Is Tenure Defensible?

For discussion, see here, here, and here. I want to highlight one important point that Brian Leiter makes in the last of those three links, namely that tenure is a form of non-monetary compensation, and that academic salaries would likely skyrocket in its absence.

At least the first half of this claim is, I think, obviously right. The average tenure-track academic has spent nearly a decade in graduate school during which he or she did full-time work for a salary barely above the poverty line, then endured a brutal job market resulting in a stressful and often thankless job, likely with a salary that’s about half that of his or her friends who bailed out of academia and spent a measly three years in law school. I’m not complaining, of course! – but let me just say that this arrangement is made significantly more attractive by fact that those who make it through the crucible don’t have to face the usual worries about getting fired when times get tough or the management shifts around. Would many academics be doing this anyway, if the pay were still poor but the job less secure?
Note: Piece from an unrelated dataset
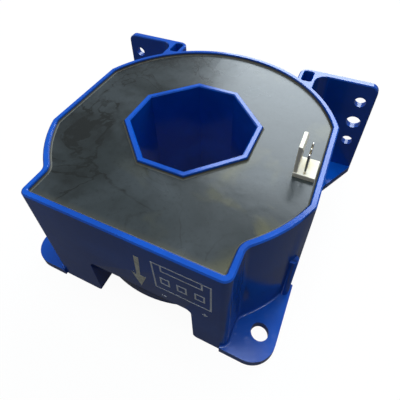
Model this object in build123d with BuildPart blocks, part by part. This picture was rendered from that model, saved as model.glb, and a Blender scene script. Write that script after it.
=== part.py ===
from build123d import *
import os
from math import cos, radians, sin, sqrt

os.makedirs("parts", exist_ok=True)

# A potted closed-loop current sensor, lying on its back with the potted face up.
# Millimetres. The origin is on the axis of the conductor aperture, in the plane of the base.
# +Z runs up that axis, -Y is the printed front wall and +Y the side of the two mounting ears.

# Moulded housing
housing_height = 46.0
wall = 2.0
floor_thickness = 2.5
flat_cut = 3.2
block_width = 64.2
front_inset = 1.8
front_corner_radius = 2.6
block_foot_radius = 3.6
flat_corner_radius = 1.2
rim_chamfer = 0.4

# Conductor aperture, a square with wide chamfers on its corners
aperture_width = 40.5
aperture_depth = 40.5
aperture_side_x = 14.0
aperture_side_y = 14.0
aperture_wall = 2.0

# Recess under the front wall, between its two feet
recess_left = -14.5
recess_right = 21.0
recess_height = 20.0
recess_depth = 6.6
recess_corner_radius = 2.2
recess_foot_radius = 1.5

# Front feet with one bolt hole each
foot_thickness = 3.2
foot_step = 0.7
foot_hole_diameter = 5.5
foot_hole_setback = 9.6
foot_overhang = 0.6
foot_shoulder = 1.3
foot_end_radius = 8.0
foot_hole_edge = 5.6
foot_root_radius = 0.6

# Half-round rib on the wall above the right foot
rib_radius = 1.7
rib_height = 24.5
rib_angle = -26.5

# Mounting ears at the back
ear_overhang = 10.0
ear_thickness = 2.9
ear_corner_radius = 3.2
ear_web_offset = 25.4
ear_web_width = 6.8
ear_web_back_radius = 3.2
ear_root_radius = 4.6
ear_flange_length = 22.2
ear_hole_edge = 5.0
ear_hole_z = 28.0
ear_hole_pitch = 20.0
ear_hole_diameter = 5.5
ear_small_hole_diameter = 4.3
pocket_wall = 1.7
pocket_length = 6.7
pocket_depth = 7.0
pocket_corner_radius = 0.8

# Potting resin
resin_drop = 1.2

# Toroid: core in an insulating case, with the winding round both
core_thickness = 5.0
core_gap = 2.4
case_wall = 1.1
case_clearance = 0.3
case_lap = 1.6
winding_thickness = 2.4
winding_floor_gap = 1.5
winding_tube_gap = 2.0
winding_wall_gap = 1.4
winding_open_angle = 12.0
winding_chamfer = 1.0
lead_diameter = 0.9
lead_inset = 3.0
lead_angle = 14.5
lead_above_board = 0.5

# Circuit board over the toroid, with room under it for its parts
board_thickness = 1.6
board_top_drop = 1.7
board_room = 9.3
board_wall_gap = 0.5
board_half_angle = 62.0

# Hall element in the core gap, with its legs up to the board
hall_width = 4.2
hall_thickness = 1.6
hall_height = 3.6
hall_legs = 4
hall_leg_pitch = 1.0
hall_leg_size = 0.35
hall_leg_above_board = 0.6
hall_slot_gap = 0.4

# Three-pin locking header
header_wall_gap = 0.65
header_y = -4.5
header_width = 6.3
header_length = 7.6
header_base_height = 3.2
header_pitch = 2.54
header_pin_count = 3
header_lock_height = 13.2
header_lock_thickness = 1.1
header_lock_width = 7.0
header_lip_reach = 0.5
header_lip_height = 1.4
header_pin_size = 0.64
header_pin_height = 10.6
header_pin_tip = 0.6
header_pin_taper = 14.0
header_pin_tail = 1.2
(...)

Speaking for myself, probably yes, which is part of why I’m not quite sold on Leiter’s claim that the abolition of tenure would have “astronomic” impacts on the costs of hiring faculty. (It might just as well make it so that the overall quality of the professoriate was not as good.) But the prospect of tenure does do quite a lot to offset the various things that might otherwise steer people away from careers in academic, and it’s important not to overlook that influence.